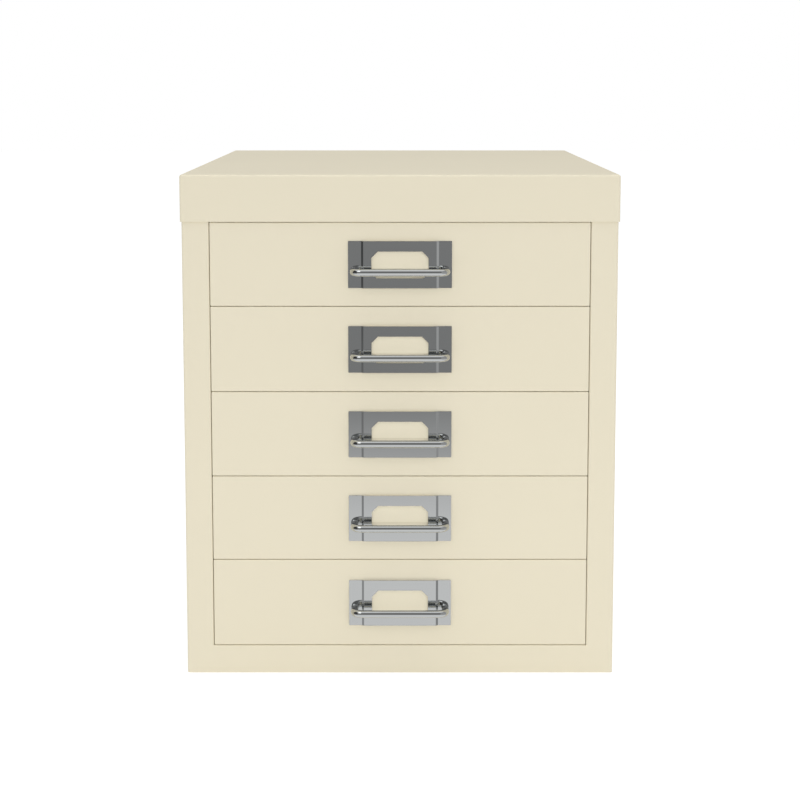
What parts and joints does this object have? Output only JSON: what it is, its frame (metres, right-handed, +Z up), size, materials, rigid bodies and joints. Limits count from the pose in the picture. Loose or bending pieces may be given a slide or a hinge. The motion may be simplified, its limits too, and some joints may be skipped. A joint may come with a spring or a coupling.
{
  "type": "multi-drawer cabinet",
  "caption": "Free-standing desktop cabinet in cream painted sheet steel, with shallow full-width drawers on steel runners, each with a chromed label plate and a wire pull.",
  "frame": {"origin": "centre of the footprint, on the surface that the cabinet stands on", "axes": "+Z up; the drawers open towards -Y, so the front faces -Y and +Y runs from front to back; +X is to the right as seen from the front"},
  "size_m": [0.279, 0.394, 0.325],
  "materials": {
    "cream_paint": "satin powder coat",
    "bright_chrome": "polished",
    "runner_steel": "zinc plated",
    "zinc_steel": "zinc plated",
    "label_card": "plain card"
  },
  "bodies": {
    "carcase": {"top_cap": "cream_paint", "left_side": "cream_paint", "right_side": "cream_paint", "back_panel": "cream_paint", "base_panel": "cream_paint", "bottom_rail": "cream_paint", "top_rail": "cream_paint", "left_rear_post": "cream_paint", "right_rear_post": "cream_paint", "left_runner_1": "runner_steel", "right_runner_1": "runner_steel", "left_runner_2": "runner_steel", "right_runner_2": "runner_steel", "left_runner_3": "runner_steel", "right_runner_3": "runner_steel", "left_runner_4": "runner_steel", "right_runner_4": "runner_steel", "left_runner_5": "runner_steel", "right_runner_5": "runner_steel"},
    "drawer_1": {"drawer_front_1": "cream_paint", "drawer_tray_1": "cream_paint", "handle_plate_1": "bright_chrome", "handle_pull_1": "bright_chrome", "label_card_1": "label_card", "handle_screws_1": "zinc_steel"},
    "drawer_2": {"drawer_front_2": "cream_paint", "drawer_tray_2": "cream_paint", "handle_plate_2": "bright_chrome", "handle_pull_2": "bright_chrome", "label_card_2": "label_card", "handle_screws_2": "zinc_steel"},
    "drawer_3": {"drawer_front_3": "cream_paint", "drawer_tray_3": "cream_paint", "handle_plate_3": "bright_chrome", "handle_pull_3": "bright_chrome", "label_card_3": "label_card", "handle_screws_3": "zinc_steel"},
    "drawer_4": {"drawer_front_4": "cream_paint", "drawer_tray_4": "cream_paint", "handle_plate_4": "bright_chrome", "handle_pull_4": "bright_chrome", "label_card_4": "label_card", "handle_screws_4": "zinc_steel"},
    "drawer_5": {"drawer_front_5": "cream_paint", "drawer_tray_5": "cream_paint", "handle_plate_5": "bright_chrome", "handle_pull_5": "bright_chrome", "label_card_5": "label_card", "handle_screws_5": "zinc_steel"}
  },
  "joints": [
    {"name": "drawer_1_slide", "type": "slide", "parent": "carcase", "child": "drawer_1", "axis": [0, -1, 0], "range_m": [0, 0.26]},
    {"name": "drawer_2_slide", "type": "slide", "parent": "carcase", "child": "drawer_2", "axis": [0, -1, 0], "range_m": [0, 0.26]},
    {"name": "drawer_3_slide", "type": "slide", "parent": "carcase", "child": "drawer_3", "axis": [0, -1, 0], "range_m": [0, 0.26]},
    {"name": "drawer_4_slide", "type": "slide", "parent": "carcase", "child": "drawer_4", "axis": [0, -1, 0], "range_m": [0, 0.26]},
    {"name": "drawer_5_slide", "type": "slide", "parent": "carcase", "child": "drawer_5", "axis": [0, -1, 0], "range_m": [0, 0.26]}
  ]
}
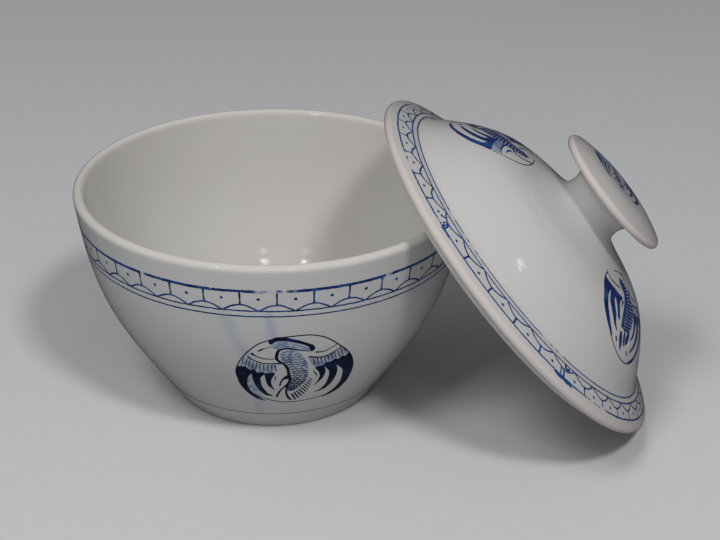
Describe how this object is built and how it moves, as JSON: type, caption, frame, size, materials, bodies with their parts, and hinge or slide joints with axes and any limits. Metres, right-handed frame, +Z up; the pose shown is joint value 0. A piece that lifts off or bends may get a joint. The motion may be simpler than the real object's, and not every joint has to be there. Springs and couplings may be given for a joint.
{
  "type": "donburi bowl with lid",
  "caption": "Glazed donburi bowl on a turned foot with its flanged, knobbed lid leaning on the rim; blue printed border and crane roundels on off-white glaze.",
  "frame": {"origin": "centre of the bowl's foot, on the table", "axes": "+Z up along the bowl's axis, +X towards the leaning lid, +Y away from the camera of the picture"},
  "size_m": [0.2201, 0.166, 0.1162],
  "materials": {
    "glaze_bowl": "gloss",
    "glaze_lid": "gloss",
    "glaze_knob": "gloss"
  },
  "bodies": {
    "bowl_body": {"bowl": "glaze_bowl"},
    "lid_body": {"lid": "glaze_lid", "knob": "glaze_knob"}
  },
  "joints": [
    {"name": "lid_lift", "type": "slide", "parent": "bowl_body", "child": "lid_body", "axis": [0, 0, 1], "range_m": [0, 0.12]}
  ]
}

____________

Word for word, quote all of the data above.

§ **Final result**:
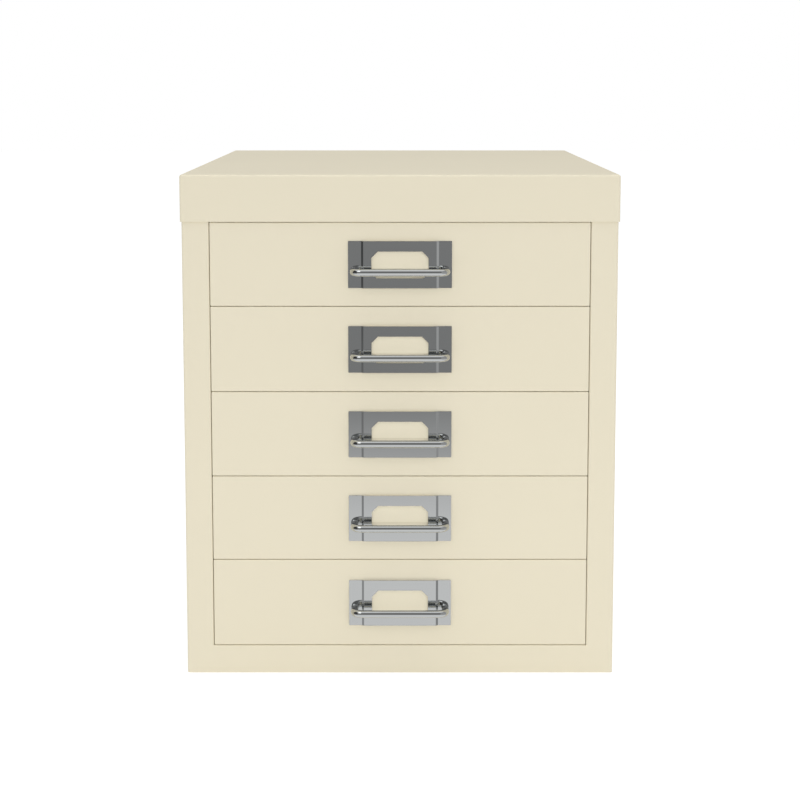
What parts and joints does this object have? Output only JSON: what it is, its frame (metres, right-handed, +Z up), size, materials, rigid bodies and joints. Limits count from the pose in the picture. Loose or bending pieces may be given a slide or a hinge. The motion may be simplified, its limits too, and some joints may be skipped. A joint may come with a spring or a coupling.
{
  "type": "multi-drawer cabinet",
  "caption": "Free-standing desktop cabinet in cream painted sheet steel, with shallow full-width drawers on steel runners, each with a chromed label plate and a wire pull.",
  "frame": {"origin": "centre of the footprint, on the surface that the cabinet stands on", "axes": "+Z up; the drawers open towards -Y, so the front faces -Y and +Y runs from front to back; +X is to the right as seen from the front"},
  "size_m": [0.279, 0.394, 0.325],
  "materials": {
    "cream_paint": "satin powder coat",
    "bright_chrome": "polished",
    "runner_steel": "zinc plated",
    "zinc_steel": "zinc plated",
    "label_card": "plain card"
  },
  "bodies": {
    "carcase": {"top_cap": "cream_paint", "left_side": "cream_paint", "right_side": "cream_paint", "back_panel": "cream_paint", "base_panel": "cream_paint", "bottom_rail": "cream_paint", "top_rail": "cream_paint", "left_rear_post": "cream_paint", "right_rear_post": "cream_paint", "left_runner_1": "runner_steel", "right_runner_1": "runner_steel", "left_runner_2": "runner_steel", "right_runner_2": "runner_steel", "left_runner_3": "runner_steel", "right_runner_3": "runner_steel", "left_runner_4": "runner_steel", "right_runner_4": "runner_steel", "left_runner_5": "runner_steel", "right_runner_5": "runner_steel"},
    "drawer_1": {"drawer_front_1": "cream_paint", "drawer_tray_1": "cream_paint", "handle_plate_1": "bright_chrome", "handle_pull_1": "bright_chrome", "label_card_1": "label_card", "handle_screws_1": "zinc_steel"},
    "drawer_2": {"drawer_front_2": "cream_paint", "drawer_tray_2": "cream_paint", "handle_plate_2": "bright_chrome", "handle_pull_2": "bright_chrome", "label_card_2": "label_card", "handle_screws_2": "zinc_steel"},
    "drawer_3": {"drawer_front_3": "cream_paint", "drawer_tray_3": "cream_paint", "handle_plate_3": "bright_chrome", "handle_pull_3": "bright_chrome", "label_card_3": "label_card", "handle_screws_3": "zinc_steel"},
    "drawer_4": {"drawer_front_4": "cream_paint", "drawer_tray_4": "cream_paint", "handle_plate_4": "bright_chrome", "handle_pull_4": "bright_chrome", "label_card_4": "label_card", "handle_screws_4": "zinc_steel"},
    "drawer_5": {"drawer_front_5": "cream_paint", "drawer_tray_5": "cream_paint", "handle_plate_5": "bright_chrome", "handle_pull_5": "bright_chrome", "label_card_5": "label_card", "handle_screws_5": "zinc_steel"}
  },
  "joints": [
    {"name": "drawer_1_slide", "type": "slide", "parent": "carcase", "child": "drawer_1", "axis": [0, -1, 0], "range_m": [0, 0.26]},
    {"name": "drawer_2_slide", "type": "slide", "parent": "carcase", "child": "drawer_2", "axis": [0, -1, 0], "range_m": [0, 0.26]},
    {"name": "drawer_3_slide", "type": "slide", "parent": "carcase", "child": "drawer_3", "axis": [0, -1, 0], "range_m": [0, 0.26]},
    {"name": "drawer_4_slide", "type": "slide", "parent": "carcase", "child": "drawer_4", "axis": [0, -1, 0], "range_m": [0, 0.26]},
    {"name": "drawer_5_slide", "type": "slide", "parent": "carcase", "child": "drawer_5", "axis": [0, -1, 0], "range_m": [0, 0.26]}
  ]
}
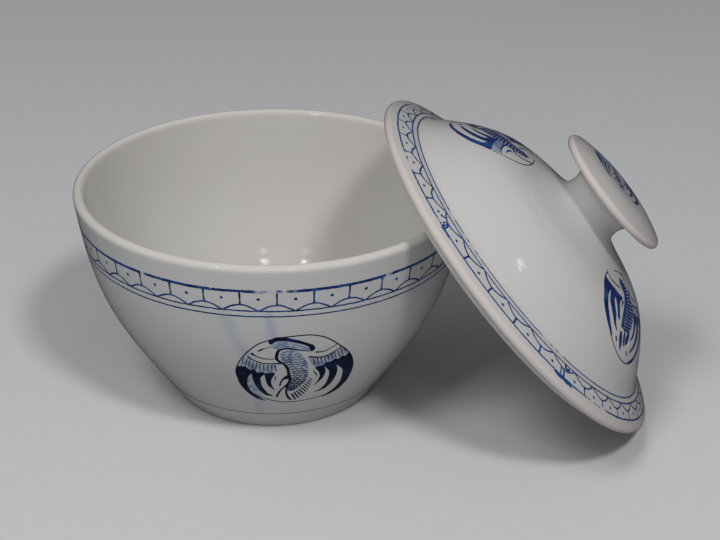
Describe how this object is built and how it moves, as JSON: type, caption, frame, size, materials, bodies with their parts, and hinge or slide joints with axes and any limits. Metres, right-handed frame, +Z up; the pose shown is joint value 0. A piece that lifts off or bends may get a joint. The motion may be simpler than the real object's, and not every joint has to be there. Springs and couplings may be given for a joint.
{
  "type": "donburi bowl with lid",
  "caption": "Glazed donburi bowl on a turned foot with its flanged, knobbed lid leaning on the rim; blue printed border and crane roundels on off-white glaze.",
  "frame": {"origin": "centre of the bowl's foot, on the table", "axes": "+Z up along the bowl's axis, +X towards the leaning lid, +Y away from the camera of the picture"},
  "size_m": [0.2201, 0.166, 0.1162],
  "materials": {
    "glaze_bowl": "gloss",
    "glaze_lid": "gloss",
    "glaze_knob": "gloss"
  },
  "bodies": {
    "bowl_body": {"bowl": "glaze_bowl"},
    "lid_body": {"lid": "glaze_lid", "knob": "glaze_knob"}
  },
  "joints": [
    {"name": "lid_lift", "type": "slide", "parent": "bowl_body", "child": "lid_body", "axis": [0, 0, 1], "range_m": [0, 0.12]}
  ]
}